À la suite de sa visite à Frambois, le Conseil de Surveillance a écrit au GDP pour souligner les pratiques clés qui, selon lui, pourraient servir de base aux réformes de Trandum, notamment :
Modifier l’apparence des gardes et du personnel de Trandum pour qu’ils paraissent moins agressifs :
- Élargir l’accès des détenus à internet ;
- Permettre aux détenus de préparer leurs propres repas ;
- Encourager les interactions entre le personnel et les détenus, y compris le partage des repas ensemble, et en général améliorer leurs relations ;
- Limiter l’utilisation des cellules de sécurité ;
- Séparer les autorités d’expulsion de la direction de le centre de détention (à Frambois, l’équipe ne joue aucun rôle dans le processus d’expulsion) ;
- Donner au personnel la capacité d’être flexible et d’adapter ses pratiques en fonction des besoins des détenus ;
- Fournir des activités significatives et continues aux détenus, comme un travail rémunéré, qui sont absentes à Trandum.

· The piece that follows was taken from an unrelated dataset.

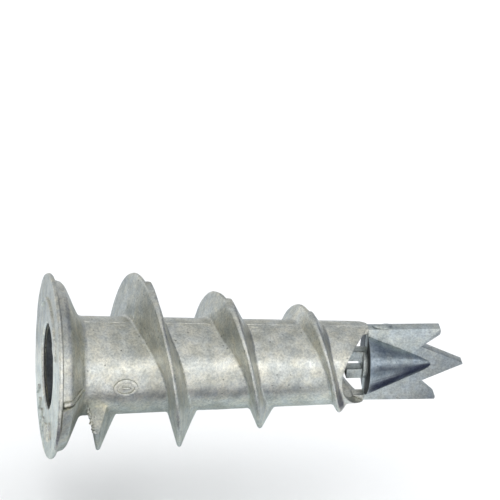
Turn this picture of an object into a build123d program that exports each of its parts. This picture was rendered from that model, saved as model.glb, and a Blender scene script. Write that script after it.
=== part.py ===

Un thème récurrent lors de la visite du Conseil de surveillance à Genève – y compris dans les conversations avec le GDP, les groupes de la société civile locale et le personnel de Frambois – a été le défi plus large de savoir comment proposer des réformes significatives pour les régimes de détention des migrants. Le GDP soutient depuis longtemps que la détention des migrants représente un pouvoir exceptionnel qui devient facilement arbitraire et néfaste. Ainsi, dans notre travail, nous avons toujours soutenu – y compris dans notre rapport “Harm Reduction in Immigration Detention” – qu’il est impossible de promouvoir les “meilleures pratiques” dans un domaine de politique publique comme la détention d’immigrants si elle est intrinsèquement préjudiciable. Tout en reconnaissant que même dans un établissement comme Frambois, il y a des défis à relever, le Conseil de surveillance a néanmoins conclu que pour ses besoins, la visite a fourni des idées importantes sur la manière d’améliorer le traitement des détenus en Norvège.